Assurances that the principle of equality of arms is upheld in criminal proceedings in other jurisdictions than our own is fundamental for common trust. Based on the Swedish experience, an important source of problem in mutual recognition-based cooperation is the lack of sufficient guarantees of procedural rights in domestic systems. Deficiencies of this kind in many national systems and the lack of common minimum procedural standards regarding the protection of individual rights in criminal proceedings give rise to hesitation and lack of a sufficient basis for mutual trust and recognition.
Already in 2004 the European Commission, within its draft Framework decision on certain procedural rights applying in criminal matters throughout the European Union, therefore put focus inter alia on the access to interpretation and translation. The reason was quite simple; a suspect must know and be able to understand the suspicions and charges raised against him or her. Notwithstanding that this must be considered as a “basic right” common for every country based on the rule of law, the work of a common understanding within the European Union on the importance and need of translation and interpretation was buried for many years of political reasons.
Recently, however, the The Council of Bars and Law Societies of Europe (CCBE) has published a manifesto calling for ‘The right kind of justice for Europe’ in the light of the current drafting of the next five-year Strategic Agenda for Freedom, Security and Justice in the European Union, the so-called ‘Stockholm programme’.
One of the central parts of this Manifesto is the need for introduction of minimum common procedural safeguards for the right of suspects and defendants in criminal proceedings. One of the fundaments of these minimum procedural safeguards is access to free interpretation and translation, ensuring that persons, including relatives of the suspect, who are not capable of understanding or following the proceedings receive appropriate means for this.
Today there is not only lack of a minimum procedural right in respect of translation and interpretation in Europe and elsewhere. It is also, when such interpretation and translation can be disposed, often a questionable quality of the translation or interpretation services rendered. Furthermore, the defence counsels often have to bear the costs of interpretation and translation. In many countries this is a cost paid by the state only in case of acquittal. Hence, lawyers often bear the economic risk of having their clients’ justified legal interest and rights provided for. Pro bono work becomes a prerequisite of the fulfilment of minimum procedural rights.

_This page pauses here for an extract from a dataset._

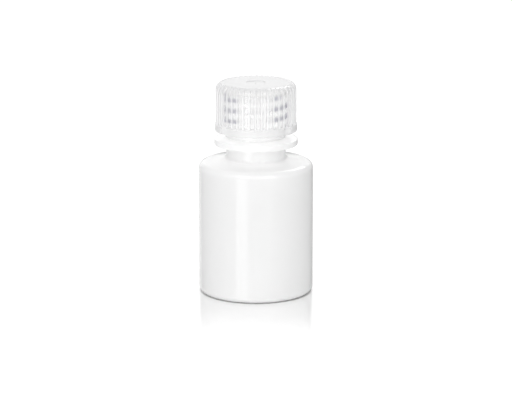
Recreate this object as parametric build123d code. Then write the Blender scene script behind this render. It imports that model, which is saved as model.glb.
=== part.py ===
from build123d import *
from math import cos, radians, tan
import os

# A 30 mL narrow-mouth sample bottle: a blow-moulded polyethylene bottle, a ribbed
# polypropylene screw cap and the flat liner that seals them. Millimetres, +Z up.
# The origin is the centre of the circle that the bottle stands on, and the front is -Y.
# Profiles are drawn as (radius, height) and spun about Z.

# body
BODY_RADIUS = 17.0
WALL = 1.2
FLOOR_WALL = 1.32
BASE_ROUNDING = 1.6
INNER_BASE_ROUNDING = 1.0
STANDING_RING_INNER = 13.6
INNER_DOME_RADIUS = 13.0
PUSH_UP = 1.3               # how far the middle of the base stands clear of the table
SEAM_WIDTH = 0.5            # pinch-off seam that the mould leaves across the base
SEAM_HEIGHT = 0.2
SEAM_LENGTH = 20.0

# shoulder: a shallow cone that runs into the neck
SHOULDER_CORNER_Z = 39.34   # where the cone would meet the side wall if it weren't rounded
SHOULDER_SLOPE = 10.0       # degrees
SHOULDER_ROUNDING = 2.0
INNER_SHOULDER_ROUNDING = 1.2
NECK_COVE = 1.1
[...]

Obviously, this must change. The CCBE Manifesto is a good start and my sincere hope and belief is that the Swedish Presidency of the European Union for the second half of 2009 succeeds in its declared efforts to pull a legislation on the right of interpretation and translation through the European legislative mills.
Let us at least have common minimum rights on the suspect’s understanding of the suspicion, and let it be at the expense of the states and not the lawyers.